**WORK TO COMPLETE:** Give the data again, word for word.

**AVAILABLE DATA:**
↓↓↓
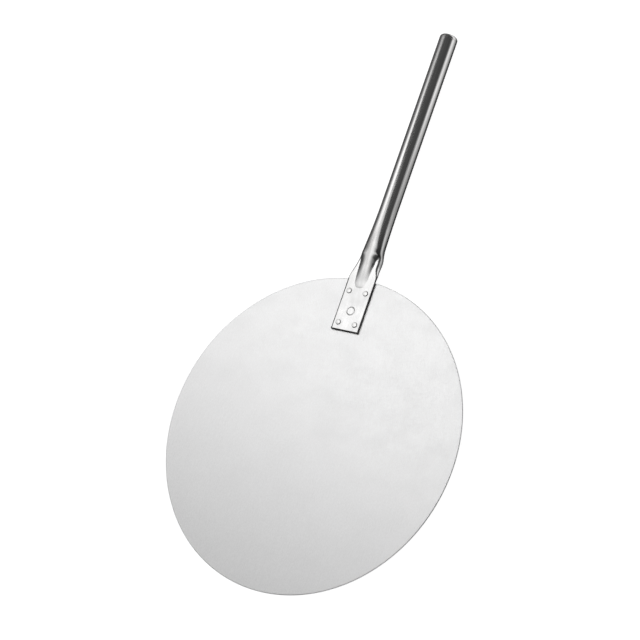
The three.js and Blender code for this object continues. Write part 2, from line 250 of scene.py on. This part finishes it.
def build_handle():
    e = TAB_T / 2
    arc = [1 - (e / TAB_W) * (1 - math.sin(a)) for a in np.radians(np.linspace(0, 84, 13))]
    # lateral places as shares of the half width, fine round the folds and in the middle of the tab
    inner = np.concatenate(
        [np.linspace(0, 0.36, 36, endpoint=False), np.linspace(0.36, arc[0], 24, endpoint=False)]
    )
    shares = list(inner) + arc
    u = [-s for s in reversed(shares[1:])] + shares  # from right fold to left fold, without the folds themselves
    upper = [-1.0] + u + [1.0]
    n_top = len(upper)
    stations = np.concatenate(
        [
            TAB_X + np.array([0, 0.03, 0.1, 0.2, 0.34, 0.52, 0.72]),
            np.arange(TAB_X + 0.8, 124.6, 0.8),
            np.arange(124.6, 135.9, 0.2),
            np.arange(136, 154.6, 0.8),
            np.arange(154.6, 158.0, 0.25),
            np.arange(158.2, 206, 0.8),
            np.arange(206.5, 246, 2.2),
            np.linspace(247, TUBE_END - 0.35, 14),
            [TUBE_END - 0.12, TUBE_END],
        ]
    )
    verts, faces = [], []

    def ring(x, shrink=0.0):
        wl, wr, fz = half_left(x), half_right(x), widest_z(x)
        kt, kl, ft = pressed_top(x), pressed_low(x), fold_top(x)
        sz, kz = shoulder_z(x) - fz, fz - keel_z(x)
        cw, ch = crest_w(x), crest_z(x) - shoulder_z(x)
        tp, lp = top_power(x), low_power(x)
        ids = []
        for i, s in enumerate(upper):  # top, from the right fold to the left one
            w = wl if s > 0 else wr
            y = w * s
            z = fz + (0 if abs(s) == 1 else rise_at(y, w, sz, tp, kt, ft) + crown_at(y, ch, cw))
            if x < 170 and abs(s) < 0.97:
                z += tab_relief(x, y)
            if x < TAB_X + ROLLOVER and z > fz:
                t = 1 - (x - TAB_X) / ROLLOVER
                z = fz + (z - fz) * (1 - ROLLOVER / (TAB_TOP - TAB_MID) * (1 - math.sqrt(max(0.0, 1 - t * t))))
            ids.append((x, y, z))
        for s in reversed(u):  # underside, back to the right fold
            w = wl if s > 0 else wr
            y = w * s
            ids.append((x, y, fz - rise_at(y, w, kz, lp, kl, min(kz, w))))
        if shrink:
            c = (0.0, fz)
            ids = [
                (x, y * (1 - shrink / max(w, 1)), c[1] + (z - c[1]) * (1 - shrink / max(abs(z - c[1]), w * 0.2, 1)))
                for x, y, z in ids
            ]
        start = len(verts)
        verts.extend(ids)
        return list(range(start, start + len(ids)))

    rings = [ring(x, 0.12 if x == stations[-1] else 0.0) for x in stations]
    m = len(rings[0])

    def bridge(a, b):
        for k in range(m):
            n = (k + 1) % m
            faces.append((a[k], a[n], b[n], b[k]))

    for a, b in zip(rings, rings[1:]):
        bridge(a, b)

    # sheared end of the tab: two walls with the pressed-shut slit between them
    first = rings[0]
    slit = 0.09
    depth = 1.1
    z0 = TAB_MID
    w = half_left(TAB_X)
    inside = [i for i, s in enumerate(upper) if abs(s) * w < w - e * 0.75]
    i0, i1 = inside[0], inside[-1]
    hi_front, lo_front, hi_back, lo_back = {}, {}, {}, {}
    for i in range(i0, i1 + 1):
        y = w * upper[i]
        lens = slit * (0.55 + 0.45 * math.cos(y * 0.42) * math.cos(y * 0.13 + 0.6))
        closed = 0.0 if i in (i0, i1) else 1.0
        for table, x, z in (
            (hi_front, TAB_X, z0 + lens * closed),
            (lo_front, TAB_X, z0 - lens * closed),
            (hi_back, TAB_X + depth * closed, z0 + lens * closed * 0.3),
            (lo_back, TAB_X + depth * closed, z0 - lens * closed * 0.3),
        ):
            table[i] = len(verts)
            verts.append((x, y, z))
    under = {}  # lateral index on the top to the vertex below it
    for j, i in enumerate(reversed(range(1, n_top - 1))):
        under[i] = first[n_top + j]
    for i in range(i0, i1):
        faces.append((first[i], first[i + 1], hi_front[i + 1], hi_front[i]))
        faces.append((lo_front[i], lo_front[i + 1], under[i + 1], under[i]))
        faces.append((hi_front[i], hi_front[i + 1], hi_back[i + 1], hi_back[i]))
        faces.append((lo_back[i], lo_back[i + 1], lo_front[i + 1], lo_front[i]))
        faces.append((hi_back[i], hi_back[i + 1], lo_back[i + 1], lo_back[i]))
    for i_end, way in ((i0, -1), (i1, 1)):
        # a C-shaped fold face, fanned from the slit's end
        hub = hi_front[i_end]
        if way < 0:
            seq = [under[i] for i in range(i0, 0, -1)] + [first[0]] + [first[i] for i in range(1, i0 + 1)]
        else:
            seq = [first[i] for i in range(i1, n_top)] + [under[i] for i in range(n_top - 2, i1 - 1, -1)]
        for a, b in zip(seq, seq[1:]):
            faces.append((hub, a, b))

    # the bore: turned in at the open end, running back until it closes under the crown
    bore_half = curve([(166, 1.5), (172, 4.4), (176, 6.2), (180, 8.0), (184, 9.6), (188, 10.3), (192, 10.5), (196, 10.1),
                       (200, 9.5), (208, 9.0), (216, 8.75), (226, 8.5), (246, TUBE_R - WALL)])
    bore_top = curve([(166, 3.6), (172, 4.2), (176, 4.55), (180, 4.9), (184, 5.25), (188, 5.6), (192, 5.9), (196, 6.15),
                      (200, 6.35), (208, 6.6), (216, 6.7), (226, 6.75), (246, TUBE_Z + TUBE_R - WALL)])
    bore_low = curve([(166, 3.1), (172, 1.0), (176, -1.4), (180, -3.3), (184, -4.9), (188, -6.2), (192, -7.3),
                      (196, -8.2), (200, -8.8), (208, -9.4), (216, -9.6), (226, -9.7), (246, TUBE_Z - TUBE_R + WALL)])
    outer_last = [verts[i] for i in rings[-1]]
    angles = [math.atan2(p[2] - TUBE_Z, p[1]) for p in outer_last]
    last = rings[-1]
    for x in [TUBE_END, TUBE_END - 0.2, 430, 400, 350, 300, 246, 236, 226, 216, 208, 204, 200, 196, 192, 188, 184, 180, 176,
              172, 169, 166]:
        lip = 0.15 if x == TUBE_END else 0.0
        hw, top, low = bore_half(x) + lip, bore_top(x) + lip, bore_low(x) - lip
        start = len(verts)
        for a in angles:
            verts.append((x, hw * math.cos(a), (top + low) / 2 + (top - low) / 2 * math.sin(a)))
        now = list(range(start, start + m))
        bridge(last, now)
        last = now
    hub = len(verts)
    verts.append((166, 0, 3.35))
    for k in range(m):
        faces.append((last[k], last[(k + 1) % m], hub))
    return make_mesh("handle_tube_pressed", verts, faces, 40)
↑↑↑
**SOLUTION BELOW:**
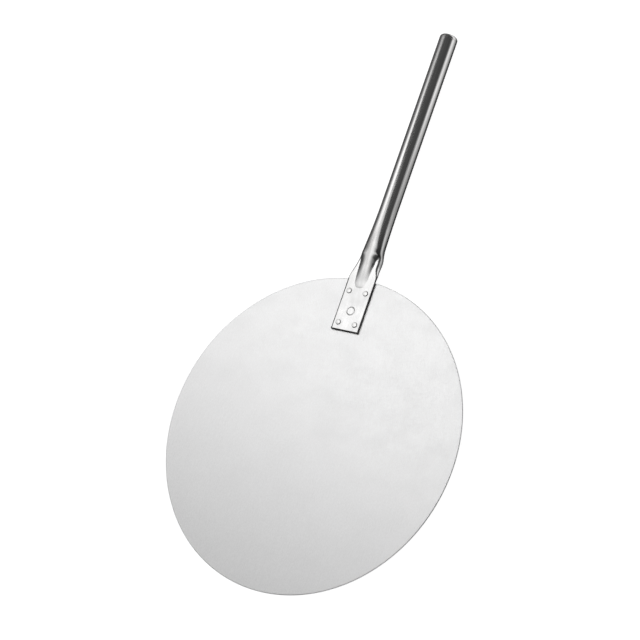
The three.js and Blender code for this object continues. Write part 2, from line 250 of scene.py on. This part finishes it.
def build_handle():
    e = TAB_T / 2
    arc = [1 - (e / TAB_W) * (1 - math.sin(a)) for a in np.radians(np.linspace(0, 84, 13))]
    # lateral places as shares of the half width, fine round the folds and in the middle of the tab
    inner = np.concatenate(
        [np.linspace(0, 0.36, 36, endpoint=False), np.linspace(0.36, arc[0], 24, endpoint=False)]
    )
    shares = list(inner) + arc
    u = [-s for s in reversed(shares[1:])] + shares  # from right fold to left fold, without the folds themselves
    upper = [-1.0] + u + [1.0]
    n_top = len(upper)
    stations = np.concatenate(
        [
            TAB_X + np.array([0, 0.03, 0.1, 0.2, 0.34, 0.52, 0.72]),
            np.arange(TAB_X + 0.8, 124.6, 0.8),
            np.arange(124.6, 135.9, 0.2),
            np.arange(136, 154.6, 0.8),
            np.arange(154.6, 158.0, 0.25),
            np.arange(158.2, 206, 0.8),
            np.arange(206.5, 246, 2.2),
            np.linspace(247, TUBE_END - 0.35, 14),
            [TUBE_END - 0.12, TUBE_END],
        ]
    )
    verts, faces = [], []

    def ring(x, shrink=0.0):
        wl, wr, fz = half_left(x), half_right(x), widest_z(x)
        kt, kl, ft = pressed_top(x), pressed_low(x), fold_top(x)
        sz, kz = shoulder_z(x) - fz, fz - keel_z(x)
        cw, ch = crest_w(x), crest_z(x) - shoulder_z(x)
        tp, lp = top_power(x), low_power(x)
        ids = []
        for i, s in enumerate(upper):  # top, from the right fold to the left one
            w = wl if s > 0 else wr
            y = w * s
            z = fz + (0 if abs(s) == 1 else rise_at(y, w, sz, tp, kt, ft) + crown_at(y, ch, cw))
            if x < 170 and abs(s) < 0.97:
                z += tab_relief(x, y)
            if x < TAB_X + ROLLOVER and z > fz:
                t = 1 - (x - TAB_X) / ROLLOVER
                z = fz + (z - fz) * (1 - ROLLOVER / (TAB_TOP - TAB_MID) * (1 - math.sqrt(max(0.0, 1 - t * t))))
            ids.append((x, y, z))
        for s in reversed(u):  # underside, back to the right fold
            w = wl if s > 0 else wr
            y = w * s
            ids.append((x, y, fz - rise_at(y, w, kz, lp, kl, min(kz, w))))
        if shrink:
            c = (0.0, fz)
            ids = [
                (x, y * (1 - shrink / max(w, 1)), c[1] + (z - c[1]) * (1 - shrink / max(abs(z - c[1]), w * 0.2, 1)))
                for x, y, z in ids
            ]
        start = len(verts)
        verts.extend(ids)
        return list(range(start, start + len(ids)))

    rings = [ring(x, 0.12 if x == stations[-1] else 0.0) for x in stations]
    m = len(rings[0])

    def bridge(a, b):
        for k in range(m):
            n = (k + 1) % m
            faces.append((a[k], a[n], b[n], b[k]))

    for a, b in zip(rings, rings[1:]):
        bridge(a, b)

    # sheared end of the tab: two walls with the pressed-shut slit between them
    first = rings[0]
    slit = 0.09
    depth = 1.1
    z0 = TAB_MID
    w = half_left(TAB_X)
    inside = [i for i, s in enumerate(upper) if abs(s) * w < w - e * 0.75]
    i0, i1 = inside[0], inside[-1]
    hi_front, lo_front, hi_back, lo_back = {}, {}, {}, {}
    for i in range(i0, i1 + 1):
        y = w * upper[i]
        lens = slit * (0.55 + 0.45 * math.cos(y * 0.42) * math.cos(y * 0.13 + 0.6))
        closed = 0.0 if i in (i0, i1) else 1.0
        for table, x, z in (
            (hi_front, TAB_X, z0 + lens * closed),
            (lo_front, TAB_X, z0 - lens * closed),
            (hi_back, TAB_X + depth * closed, z0 + lens * closed * 0.3),
            (lo_back, TAB_X + depth * closed, z0 - lens * closed * 0.3),
        ):
            table[i] = len(verts)
            verts.append((x, y, z))
    under = {}  # lateral index on the top to the vertex below it
    for j, i in enumerate(reversed(range(1, n_top - 1))):
        under[i] = first[n_top + j]
    for i in range(i0, i1):
        faces.append((first[i], first[i + 1], hi_front[i + 1], hi_front[i]))
        faces.append((lo_front[i], lo_front[i + 1], under[i + 1], under[i]))
        faces.append((hi_front[i], hi_front[i + 1], hi_back[i + 1], hi_back[i]))
        faces.append((lo_back[i], lo_back[i + 1], lo_front[i + 1], lo_front[i]))
        faces.append((hi_back[i], hi_back[i + 1], lo_back[i + 1], lo_back[i]))
    for i_end, way in ((i0, -1), (i1, 1)):
        # a C-shaped fold face, fanned from the slit's end
        hub = hi_front[i_end]
        if way < 0:
            seq = [under[i] for i in range(i0, 0, -1)] + [first[0]] + [first[i] for i in range(1, i0 + 1)]
        else:
            seq = [first[i] for i in range(i1, n_top)] + [under[i] for i in range(n_top - 2, i1 - 1, -1)]
        for a, b in zip(seq, seq[1:]):
            faces.append((hub, a, b))

    # the bore: turned in at the open end, running back until it closes under the crown
    bore_half = curve([(166, 1.5), (172, 4.4), (176, 6.2), (180, 8.0), (184, 9.6), (188, 10.3), (192, 10.5), (196, 10.1),
                       (200, 9.5), (208, 9.0), (216, 8.75), (226, 8.5), (246, TUBE_R - WALL)])
    bore_top = curve([(166, 3.6), (172, 4.2), (176, 4.55), (180, 4.9), (184, 5.25), (188, 5.6), (192, 5.9), (196, 6.15),
                      (200, 6.35), (208, 6.6), (216, 6.7), (226, 6.75), (246, TUBE_Z + TUBE_R - WALL)])
    bore_low = curve([(166, 3.1), (172, 1.0), (176, -1.4), (180, -3.3), (184, -4.9), (188, -6.2), (192, -7.3),
                      (196, -8.2), (200, -8.8), (208, -9.4), (216, -9.6), (226, -9.7), (246, TUBE_Z - TUBE_R + WALL)])
    outer_last = [verts[i] for i in rings[-1]]
    angles = [math.atan2(p[2] - TUBE_Z, p[1]) for p in outer_last]
    last = rings[-1]
    for x in [TUBE_END, TUBE_END - 0.2, 430, 400, 350, 300, 246, 236, 226, 216, 208, 204, 200, 196, 192, 188, 184, 180, 176,
              172, 169, 166]:
        lip = 0.15 if x == TUBE_END else 0.0
        hw, top, low = bore_half(x) + lip, bore_top(x) + lip, bore_low(x) - lip
        start = len(verts)
        for a in angles:
            verts.append((x, hw * math.cos(a), (top + low) / 2 + (top - low) / 2 * math.sin(a)))
        now = list(range(start, start + m))
        bridge(last, now)
        last = now
    hub = len(verts)
    verts.append((166, 0, 3.35))
    for k in range(m):
        faces.append((last[k], last[(k + 1) % m], hub))
    return make_mesh("handle_tube_pressed", verts, faces, 40)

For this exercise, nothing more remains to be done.